Let me conclude with a quick mention of the few thorns whose stinging Passing perhaps underestimates. How is passing lightly from one identity to another different from the chameleonism or trasformismo at which Italians and politicians in general are so good? Although no all inclusive formulas can be provided, there is a good passing and a bad passing.

Also, although the author suggests that technology is like fire, helpful but also potentially dangerous, the book is pervaded by a cyber-optimism that consistently marks macchina (machine) as good. Let me remind you that macchina in Italian is also “car,” and that cars are polluting the planet. May the capitalist use of the “computer machine” steer clear of equivalent ravages.
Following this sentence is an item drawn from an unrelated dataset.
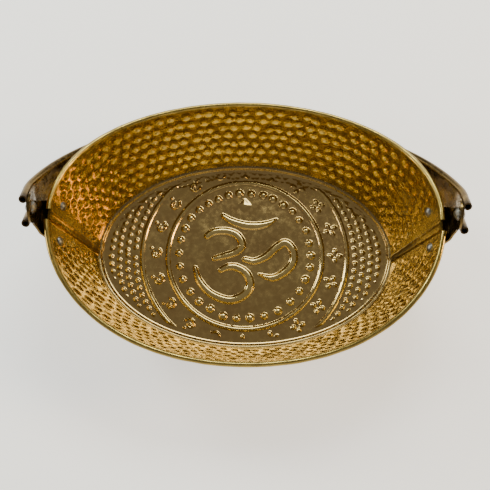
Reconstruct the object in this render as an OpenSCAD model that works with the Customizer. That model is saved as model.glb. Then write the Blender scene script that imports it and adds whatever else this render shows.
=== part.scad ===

Together with such techno-optimism, I found, here and there, a creeping rigidity in the heavy vs. light, slowness vs. speed, oppo­sitions. In a book that is very cautious in sidestepping every bi­nary rigidity, the adjective “heavy” and “slow” (which very often describe the qualities of “natural” processes, trees growing, roots branching out in the soil) are systematically cast as the bad guys in the face of “speed” and “lightness” (velocità e leggerezza), the qualities of immaterial production, the net, the web, telematic communication. At the risk of sounding like a nostalgic post-lud­dite, I admit to finding solace in watching trees go through their heavy, slow cycles. Often, I think I should learn from plants rather than from computers. And when it comes to intricate webs as metaphors for the mysteries of human communication and life on this planet, nothing can beat the stunning majesty of a ficus ben­galensis or banyan tree, that tree whose branches come down to penetrate the ground and become virtually indistinguishable from climbing roots. Don’t trees usually typify an upward mobile uni-linareity? Are those branches going down, or roots going up? What is up, and what is down? Perhaps it is no accident that trees like that, so rhyzomatic, do not grow in the West. And as I was reading Anna’s book next to one of such banyan trees, I thought of heaviness and slowness in a different light. Of course I do sub­scribe wholeheartedly to her political project of making strong identities weaker. Of course dis-identification is a tool that we can use to sever our ties from one of the most oppressive duties, cele­brated by Left and Right alike, the duty to belong to a community. Of course. Still, sometimes, heavy and slow is beautiful.

 

Maurizio Viano

Wellesley College

 

 

 

 

 

 

 



[1]Anna Camaiti Hostert, Passing: Dissolvere le identità, superare le differenze. [Passing: Dissolving identities, overcoming differences] (Roma: Castelvecchi, 1996).